Substrate quality and soil environmental conditions predict litter decomposition and drive soil nutrient dynamics following afforestation on the Loess Plateau of China

Abstract

To elucidate the effects of land-use types and afforestation age on litter decomposition, soil nutrient dynamics, and their relationship with substrate quality and soil environmental conditions, soil and litter samples were collected from farmland as well as four afforested land-use types (Robinia pseudoacacia: Rps; Caragana korshinskii: Cko; Pinus tabulaeformis: Pta; and Armeniaca sibirica: Asi), with each land-use type having three succession chronosequences (10, 25, and 40 a) in the Gaoxigou catchment area. These twelve afforested lands were converted from similar farmlands, and litterbag experiments were conducted in each land to determine litter decomposition rate (LDR). In addition, the carbon, nitrogen, and phosphorus contents and stoichiometry in soil and litter, soil properties, and litter biomass were determined. The results showed that soil environmental conditions such as soil water content, bulk density, pH, and temperature improved with afforestation age. Soil nutrient contents were higher in afforested lands and increased with afforestation age. The soil organic carbon (OC), total nitrogen (TN), and total phosphorus (TP) were positively correlated with the litter biomass, soil microbial carbon, and soil water content, but were negatively correlated with the soil bulk density, pH, and temperature. The litter OC, TN, and TP contents were mainly affected by the land-use types without being influenced by afforestation age.
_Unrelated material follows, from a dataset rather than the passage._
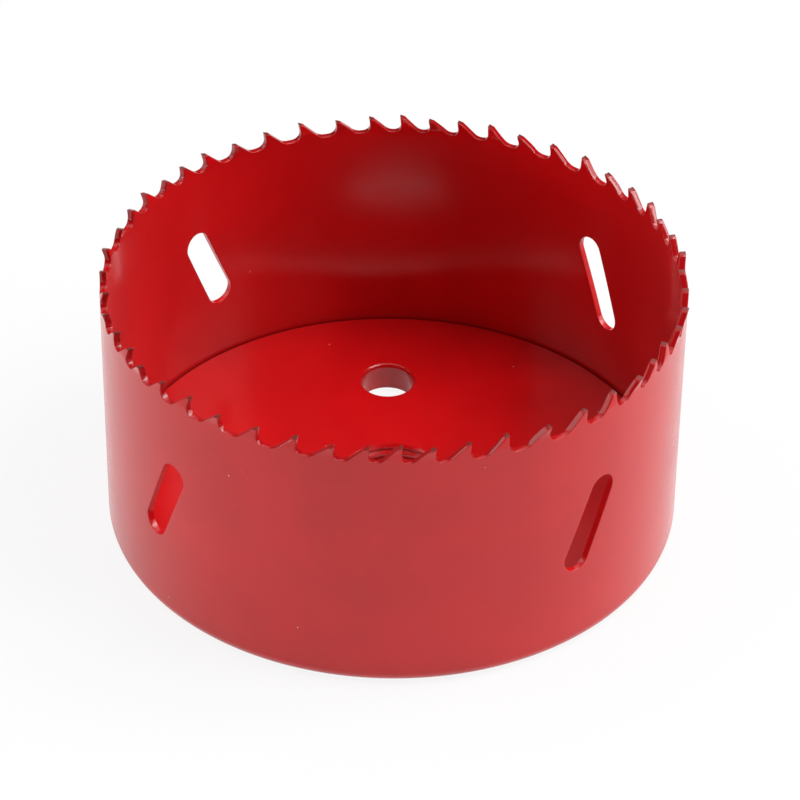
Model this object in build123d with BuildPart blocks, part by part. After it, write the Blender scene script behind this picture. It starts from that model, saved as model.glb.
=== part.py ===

LDR is the main litter factor affecting soil nutrients, and is significantly influenced by substrate quality and environmental conditions, especially litter TN and N:P ratio, soil water content, and pH. The annual rates of increase for soil OC and TN during the initial (farmland–10a) and middle (10–25 a) periods were significantly higher than those during the later period (25–40 a) in Rps and Cko, but the Pta forest showed a completely opposite trend, which can be explained by a synchronous change in the LDR driven by the soil water content. In addition, the soil OC, TN, and TP contents were positively correlated with the litter TN, TP, and biomass, but had no correlation with the litter OC. The N:P ratio can be used as an indicator to reveal a tight coupling among soil and litter nutrients. Overall, these results provide evidence that litter decomposition in afforestation systems is linked to soil nutrient dynamics, and is mainly limited by substrate quality and environmental conditions.